Jesus: When you give a luncheon or a dinner, do not invite your friends or your brothers or your relatives or rich neighbors, in case they may invite you in return, and you would be repaid. But when you give a banquet, invite the poor, the crippled, the lame, and the blind. And you will be blessed, because they cannot repay you (Luke 14:12-14)
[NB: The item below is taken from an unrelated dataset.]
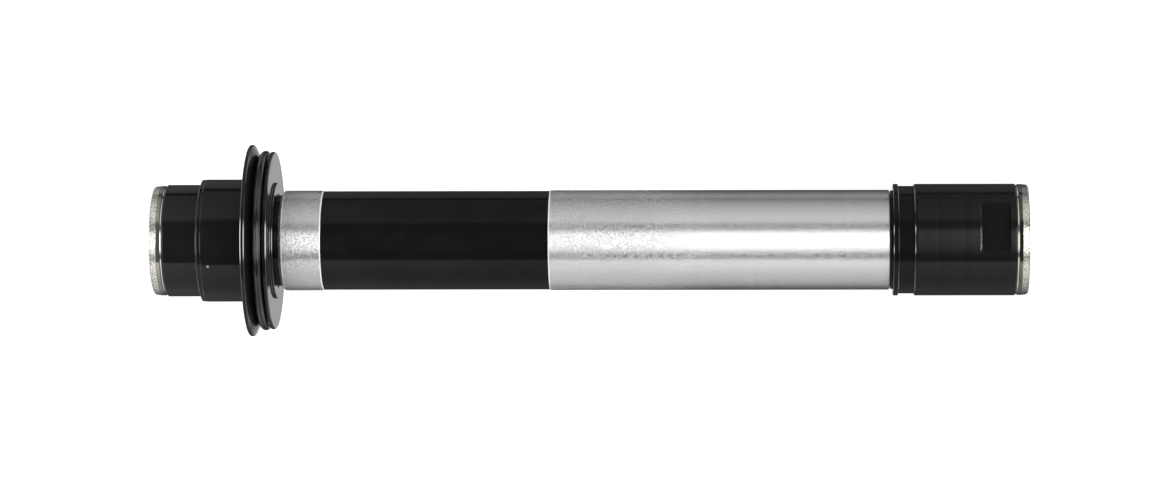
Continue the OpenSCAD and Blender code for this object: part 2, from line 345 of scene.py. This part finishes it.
# Drive-side cap
# Turned from aluminium like the other cap, but it screws on, so it has two milled flats for a wrench. Its
# round body keeps the lathe's fine rings, and the neck and the lip beside the tube are polished.

drive_body = (129.1, 146.0)
drive_body_roughness = 0.16
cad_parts["drive_side_cap"].material_slots[0].material = black_anodising(
    "turned_anodising", drive_body, drive_body_roughness)

# End rings
# Two turned steel rings, pressed into the caps and nickel plated. Teeth are cut across the outer face, where
# the frame clamps them, and out through its tapered edge, which the cutting left mottled.

axle_len = 148.0
# Distances from the nearer end face, in millimetres
end_shade_line = (0.08, 0.16)
taper_end = (1.1, 1.2)
corner_shade_line = (1.68, 1.83)
nickel_light = (0.72, 0.705, 0.645, 1)
nickel_dark = (0.38, 0.365, 0.32, 1)
nickel_shadow = (0.1, 0.095, 0.08, 1)
blotch_levels = (0.4, 0.56)
plain_share = 0.5
plain_roughness = 0.05
taper_roughness = (0.06, 0.24)
plain_relief = 0.17

nickel_plate, tree, shader = new_material("nickel_plate")
along = place_in_mm(tree)[1]
marks = use(tree, handling_marks, {"Grain per mm": 4.5})
shader.inputs["Metallic"].default_value = 1.0
from_end = calc(tree, "MINIMUM", along, calc(tree, "SUBTRACT", axle_len, along))
# Painted shade: a thin dark line at the toothed outer edge, and a dark band before the rear corner that
# leaves
# only the corner's very edge bright
painted_shade_lines = calc(tree, "ADD", fade(tree, from_end, *end_shade_line, 1.0, 0.0),
                  between(tree, from_end, *corner_shade_line))
in_taper = fade(tree, from_end, *taper_end, 1.0, 0.0)
blotches = fade(tree, marks.outputs["Grain"], *blotch_levels)
nickel = mix_colour(tree, mix_value(tree, in_taper, plain_share, blotches), nickel_dark, nickel_light)
tree.links.new(mix_colour(tree, painted_shade_lines, nickel, nickel_shadow), shader.inputs["Base Color"])
mottled = mix_value(tree, marks.outputs["Grain"], *taper_roughness)
tree.links.new(mix_value(tree, in_taper, plain_roughness, mottled), shader.inputs["Roughness"])
relief = calc(tree, "MULTIPLY", marks.outputs["Grain"], mix_value(tree, in_taper, plain_relief, 1.0))
relief_on(tree, shader, relief, strength=0.6, depth=0.05)
for end_ring in ("brake_side_end_ring", "drive_side_end_ring"):
    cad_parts[end_ring].material_slots[0].material = nickel_plate

# Floor
# A plain pale studio floor of matt paper, which the axle stands on. It glows a little, so that it runs into
# the white around it, and the reflections in the metal don't show it.

floor_size = 6.0
floor_grey = (0.35, 0.35, 0.35, 1)
floor_glow = 0.8
white = (1, 1, 1, 1)
bpy.ops.object.select_all(action="DESELECT")
bpy.ops.mesh.primitive_plane_add(size=floor_size)
floor = bpy.context.object
floor.name = "floor"
floor_paper, tree, shader = new_material("floor_paper")
shader.inputs["Base Color"].default_value = floor_grey
shader.inputs["Roughness"].default_value = 1.0
shader.inputs["Specular IOR Level"].default_value = 0.0
shader.inputs["Emission Color"].default_value = white
shader.inputs["Emission Strength"].default_value = floor_glow
floor.data.materials.append(floor_paper)
floor.visible_glossy = False

# Studio light
# A room that is dark beside the camera and lit on the far side, with a wide soft box beyond either end of
# the axle and a small bright lamp in line with it at each end. The camera itself sees plain white.

# Angles are degrees round the axle from the camera's side, and degrees of lift along the axle. Each wall's
# light goes in straight lines between (angle, brightness) levels.
middle_wall = [(-180, 0.65), (-174, 0.6), (-167, 0.07), (-150, 0.09), (-126, 0.19), (-87, 0.2), (-57, 0.31),
               (-48, 0.3), (-45, 0.03), (39, 0.03), (43, 0.13), (90, 0.11), (130, 0.16), (150, 0.07),
               (167, 0.06), (174, 0.6), (180, 0.65)]
end_walls = [(-180, 0.65), (-172, 0.6), (-164, 0.15), (-150, 0.2), (-126, 0.7), (-87, 1.0), (-56, 1.4),
             (-49, 1.5), (-45, 0.3), (36, 0.35), (41, 0.75), (45, 1.1), (55, 1.1), (90, 0.75), (108, 0.35),
             (125, 0.6), (150, 0.25), (164, 0.15), (172, 0.6), (180, 0.65)]
middle_lift = 0.85
middle_to_ends = (5.25, 14.25)
far_side = (100, 125)
far_side_lift = (18, 34)
far_side_light = 0.7
gap_at = 111.5
gap_edge = (2.0, 5.0)
gap_light = 0.1
soft_boxes = (
    {"side": 1.0, "inner": 8.1, "outer": 50, "slant": 0.2, "near light": 3.3, "far light": 2.9, "top": 21},
    {"side": -1.0, "inner": 11.9, "outer": 61, "slant": 0.0, "near light": 0.8, "far light": 2.0, "top": 17},
)
box_bottom = (-37, -20)
box_top_soft = (5, 7)
box_end_soft = 3
near_to_far = (15, 20)
lamp_edge = (74.0, 80.0)
lamp_light = 14.0
shade_side = (60, 85)
shade_end = (-85, -83)
backdrop_light = 1.1


def wall_light(tree, angle, levels):
    """Brightness by angle, with straight lines between (angle, brightness) levels."""
    brightest = max(level for place, level in levels)
    at = put(tree, "ShaderNodeMapRange", {"Value": angle, "From Min": -180.0, "From Max": 180.0})
    ramp = put(tree, "ShaderNodeValToRGB", {0: at.outputs["Result"]})
    points = ramp.color_ramp.elements
    for i, (place, level) in enumerate(levels):
        point = points[i] if i < 2 else points.new(1.0)
        point.position = (place + 180) / 360
        point.color = (level / brightest,) * 3 + (1,)
    return calc(tree, "MULTIPLY", ramp.outputs[0], brightest)


room = bpy.data.worlds.new("room")
bpy.context.scene.world = room
room.use_nodes = True
tree = room.node_tree
tree.nodes.clear()
ray = put(tree, "ShaderNodeSeparateXYZ", {0: put(tree, "ShaderNodeTexCoord").outputs["Generated"]})
toward_x = calc(tree, "MULTIPLY", ray.outputs[0], -1.0)
toward_y = calc(tree, "MULTIPLY", ray.outputs[1], -1.0)
around = calc(tree, "DEGREES", calc(tree, "ARCTAN2", toward_x, toward_y))
from_camera = calc(tree, "ABSOLUTE", around)
lift = calc(tree, "DEGREES", calc(tree, "ARCSINE", ray.outputs[2]))
to_the_end = distance_from(tree, lift, middle_lift)

room_light = mix_value(tree, fade(tree, to_the_end, *middle_to_ends), wall_light(tree, around, middle_wall),
                       wall_light(tree, around, end_walls))
behind = calc(tree, "MULTIPLY", fade(tree, from_camera, *far_side),
              fade(tree, to_the_end, *far_side_lift, 0.0, far_side_light))
room_light = calc(tree, "ADD", room_light, behind)
from_gap = distance_from(tree, around, gap_at)
room_light = calc(tree, "MULTIPLY", room_light, fade(tree, from_gap, *gap_edge, gap_light, 1.0))

below_level = calc(tree, "MINIMUM", around, 0.0)
for box in soft_boxes:
    beyond = calc(tree, "MULTIPLY_ADD", below_level, box["slant"], calc(tree, "MULTIPLY", lift, box["side"]))
    top_from = box["top"] - box_top_soft[0]
    top_to = box["top"] + box_top_soft[1]
    height = calc(tree, "MULTIPLY", fade(tree, around, *box_bottom),
                  fade(tree, around, top_from, top_to, 1.0, 0.0))
    width = calc(tree, "MULTIPLY", fade(tree, beyond, box["inner"], box["inner"] + box_end_soft),
                 fade(tree, beyond, box["outer"] - box_end_soft, box["outer"] + box_end_soft, 1.0, 0.0))
    glow = fade(tree, beyond, *near_to_far, box["near light"], box["far light"])
    box_light = calc(tree, "MULTIPLY", calc(tree, "MULTIPLY", height, width), glow)
    room_light = calc(tree, "ADD", box_light, room_light)

# The lower lamp is shaded towards the camera's side. Seen from above, the front of the black cap is then
# light grey and not white.
shade = calc(tree, "MULTIPLY", fade(tree, lift, *shade_end), fade(tree, from_camera, *shade_side, 1.0, 0.0))
shade = calc(tree, "MULTIPLY", shade, calc(tree, "LESS_THAN", lift, 0.0))
lamp = calc(tree, "MULTIPLY", fade(tree, to_the_end, *lamp_edge), calc(tree, "SUBTRACT", 1.0, shade))
room_light = mix_value(tree, lamp, room_light, lamp_light)
seen = put(tree, "ShaderNodeLightPath").outputs["Is Camera Ray"]
strength = mix_value(tree, seen, room_light, backdrop_light)
background = put(tree, "ShaderNodeBackground", {"Color": white, "Strength": strength})
tree.links.new(background.outputs[0], put(tree, "ShaderNodeOutputWorld").inputs[0])

# Camera
# A long lens about 740 mm away, at right angles to the axle. It stands nearer the drive-side end and its
# picture is shifted to match, and it is turned on its side, so that the axle lies across the picture.

picture_w = 1176
optical_centre = 770.0
lens_mm = 133.3
sensor_mm = 36
camera_place = (-0.23, -740, 104.3)
camera_turn = (90, -89.92, 0)
camera_data = bpy.data.cameras.new("camera")
camera_data.lens = lens_mm
camera_data.sensor_width = sensor_mm
camera_data.shift_x = (picture_w / 2 - optical_centre) / picture_w
camera_data.clip_start = 0.01
camera_data.clip_end = 20
camera = bpy.data.objects.new("camera", camera_data)
bpy.context.scene.collection.objects.link(camera)
camera.location = [place * mm for place in camera_place]
camera.rotation_euler = [math.radians(turn) for turn in camera_turn]
bpy.context.scene.camera = camera
bpy.context.scene.view_settings.view_transform = "Standard"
My brothers and sisters, do you with your acts of favoritism really believe in our glorious Lord Jesus Christ? For if a person with gold rings and in fine clothes comes into your assembly, and if a poor person in dirty clothes also comes in, and if you take notice of the one wearing the fine clothes and say, “Have a seat here, please,” while to the one who is poor you say, “Stand there,” or, “Sit at my feet,” have you not made distinctions among yourselves, and become judges with evil thoughts? Listen, my beloved brothers and sisters. Has not God chosen the poor in the world to be rich in faith and to be heirs of the kingdom that he has promised to those who love him? But you have dishonored the poor. Is it not the rich who oppress you? Is it not they who drag you into court?
(James 2:1-7)

Buddha: 168- 'But, friends, is that goal for one who
delights in and enjoys proliferation, or for one who does not
delight in and enjoy proliferation?' Answering rightly, they
would answer: 'Friends, that goal is for one who does not
delight in and enjoy proliferation, not for one who delights in
and enjoys proliferation.'

Jesus: Martha, Martha, you are worried and distracted by many things; there is need of only one thing (Luke 10:41-42)
That was excellent. What your posts show is that there is significant convergence between Buddhism and the approach of the more contemplative traditions of Christianity.


I also found significant similarities between your take of the Kingdom of God and the idea of Buddha Nature that forms an important part of Mahayana Buddhism. Maybe @Buddha Dharma can provides some quotes from his tradition on this.